Tailor-Made Pyrazolide-Based Metal–Organic Frameworks for Selective Catalysis

Abstract

The predesignable porous structures in metal-organic frameworks (MOFs) render them quite attractive as a host-guest platform to address a variety of important issues at the frontiers of science. In this work, a perfluorophenylene functionalized metalloporphyrinic MOF, namely, PCN-624, has been rationally designed, synthesized, and structurally characterized. PCN-624 is constructed by 12-connected [Ni8(OH)4(H2O)2Pz12] (Pz = pyrazolide) nodes and fluorinated 5,10,15,20-tetrakis(2,3,5,6-tetrafluoro-4-(1 H-pyrazol-4-yl)phenyl)-porphyrin (TTFPPP) linker with an ftw-a topological net.
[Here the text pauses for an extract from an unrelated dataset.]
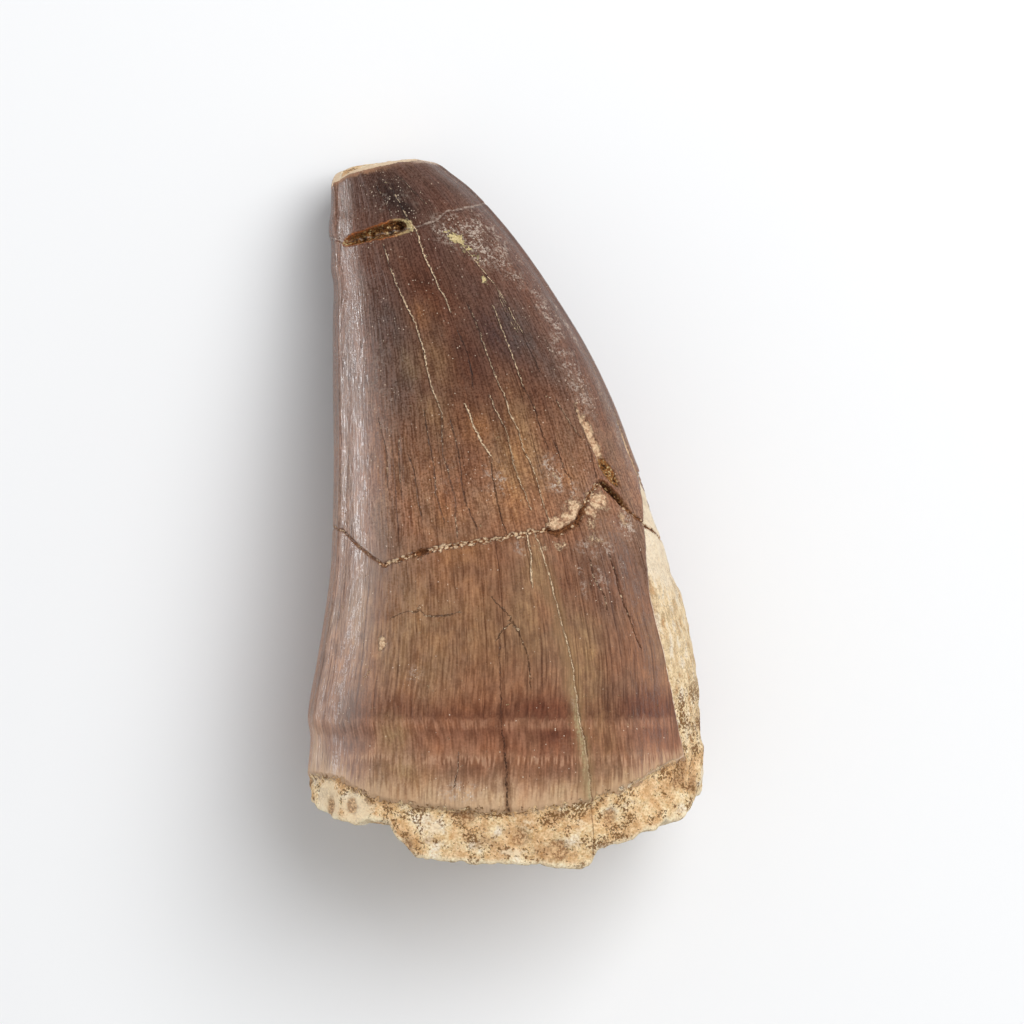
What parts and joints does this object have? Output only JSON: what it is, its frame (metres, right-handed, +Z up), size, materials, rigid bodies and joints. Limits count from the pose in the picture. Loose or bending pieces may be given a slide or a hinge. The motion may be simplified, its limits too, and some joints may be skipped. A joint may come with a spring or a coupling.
{
  "type": "fossil mosasaur tooth",
  "caption": "Fossil marine-reptile tooth crown: a stout curved cone with a worn tip, glued breaks and a ragged broken base, lying on its side.",
  "frame": {"origin": "middle of the outline seen from above, on the surface the tooth lies on", "axes": "+Y from the broken base to the worn tip, +Z up out of the broad face with the long cracks, +X to the convex edge with the bare dentine band"},
  "size_m": [0.0352, 0.0632, 0.027],
  "materials": {
    "fossil_tooth": "satin dark brown enamel with fine lengthwise grain, over matte sandy cream dentine at the broken base and along one edge"
  },
  "bodies": {
    "root": {"tooth": "fossil_tooth"}
  },
  "joints": []
}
Notably, PCN-624 exhibits extinguished robustness under different conditions, including organic solvents, strong acid, and base aqueous solutions. The pore surface of PCN-624 is decorated with pendant perfluorophenylene groups. These moieties fabricate densely fluorinated nanocages resulting in the selective guest capture of the material. More importantly, PCN-624 can be employed as an efficient heterogeneous catalyst for the selective synthesis of fullerene-anthracene bisadduct. Owing to the high chemical robustness of PCN-624, it can be recycled over five times without significant loss of its catalytic activity. All of these results demonstrate that MOFs can serve as a powerful platform with great flexibility for functional design to solve various synthetic problems.